In conclusion, remember you are not your brother’s or sister’s judge. God is. And, God will be your judge and my judge, too. “We will all stand before the judgment seat of Christ” where every Christian man and woman “will give an account of himself to God.” This much is perfectly clear.
This sounds scary, doesn’t it? Please, do not worry. Paul is simply making the point here that we are not one another’s judge, God is. And, God is gracious, merciful, rewarding not punishing, towards His people. Does God condemn the so-called “weak” in this passage? No, and neither will He condemn you, especially if you’ve lived a Christian life where you’ve loved and let live.

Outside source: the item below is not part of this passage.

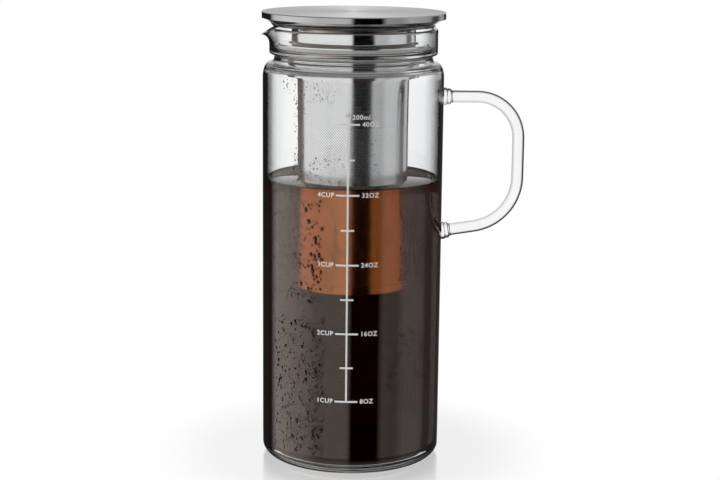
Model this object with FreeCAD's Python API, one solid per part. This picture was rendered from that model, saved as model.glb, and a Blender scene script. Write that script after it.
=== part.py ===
import FreeCAD, Part
import math
import os

os.makedirs("parts", exist_ok=True)

# A glass cold brew maker: a carafe with a drawn handle, a steel filter basket that hangs
# in its neck, and a steel lid whose plug closes the basket.
# Sizes are in millimetres and angles in degrees. +Z is up, the carafe stands on Z = 0 with its
# axis at X = Y = 0, the handle is on the +X side, the pouring lip on the -X side, and the
# printed scale faces -Y.

# Glass body
BODY_RADIUS = 48.0
GLASS_WALL = 2.4
FLOOR_THICKNESS = 4.4
FOOT_ROUND = 6.0
FLOOR_ROUND = 5.0
STRAIGHT_HEIGHT = 205.0
SHOULDER_RISE = 7.9
GROOVE_DEPTH = 6.0
GROOVE_ROUND = 2.2
GROOVE_WALL = 3.6
NECK_INSET = 3.5
NECK_ROUND = 1.0
NECK_HEIGHT = 15.9
NECK_FILLET = 1.5

# Pouring lip
LIP_HEIGHT = 9.0
LIP_REACH = 4.9
LIP_DROP = 4.1
LIP_HALF_ANGLE = 22.0
LIP_STEPS = 8
LIP_JOIN = 0.01

# Glass handle
ROD_RADIUS = 3.2
HANDLE_REACH = 40.0
HANDLE_TOP_DROP = 9.9
HANDLE_SPAN = 72.4
HANDLE_TOP_BEND = 22.0
HANDLE_FOOT_BEND = 27.0
HANDLE_FOOT_SLOPE = 9.0
WELD_RADIUS = 4.7
WELD_LENGTH = 4.0
WELD_LAND = 0.9

# Printed scale
CUP_VOLUME = 236588.0
CUP_MARKS = 5
MARK_WIDTH = 0.95
INK_THICKNESS = 0.1
INK_GAP = 0.02
LONG_MARK_LEFT = 8.0
LONG_MARK_RIGHT = 3.8
SHORT_MARK_LEFT = 5.5
SHORT_MARK_RIGHT = 1.3
SCALE_OFFSET = -2.1

# Filter basket
SEAT_GAP = 0.3
SEAT_OVERLAP = 1.1
SEAL_WIDTH = 4.8
SEAL_HEIGHT = 4.2
SEAL_ROUND = 1.4
RIM_SHEET = 0.8
RIM_ROUND = 0.3
COLLAR_SHEET = 0.6
COLLAR_DROP = 10.8
RIDGE_ROUND = 0.35
RIDGE_DROPS = [3.0, 4.5, 7.0]
STEP_SHEET = 0.8
SOCKET_SHEET = 0.8
SOCKET_DEPTH = 1.6
TUBE_INSET = 5.2
BAND_SHEET = 0.5
UPPER_BAND = 11.1
LOWER_BAND = 14.0
BAND_STEP = 0.1
MESH_LENGTH = 87.5
MESH_SHEET = 0.4
SEAM_WIDTH = 3.0
SEAM_SHEET = 0.3
CAP_HEIGHT = 4.5
CAP_SHEET = 0.4
CAP_ROUND = 0.9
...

I actually taught this text in a more rudimentary form over forty years ago. Upon my conversion to Christ in college, being a minor sports celebrity in a sports-crazed town, I got invited to speak at a lot of churches and church groups. I was reading through Romans when an invitation came to address a gathering of FCA students. This text had struck me, so I shared it with the group, along the same lines as I’ve shared it with you today.
Some in the group belonged to my fundamentalist church. The reported me to the fundamentalist leaders who took me aside to stress the fundamentals of our faith. The next thing you know, I cut my long hair, started wearing a tie, got me a big King James Bible, separated from my lost friends, shunned other church groups, and started towing the company line. I still wear ties.
They loved me, I have no doubt, but they took from me this generous version of Christianity that I believe is taught here in the New Testament. It has taken me a lifetime to regain it. I still fight for the black and white. But when it comes to the grey, and yes, there is plenty of it, I simply love and let live.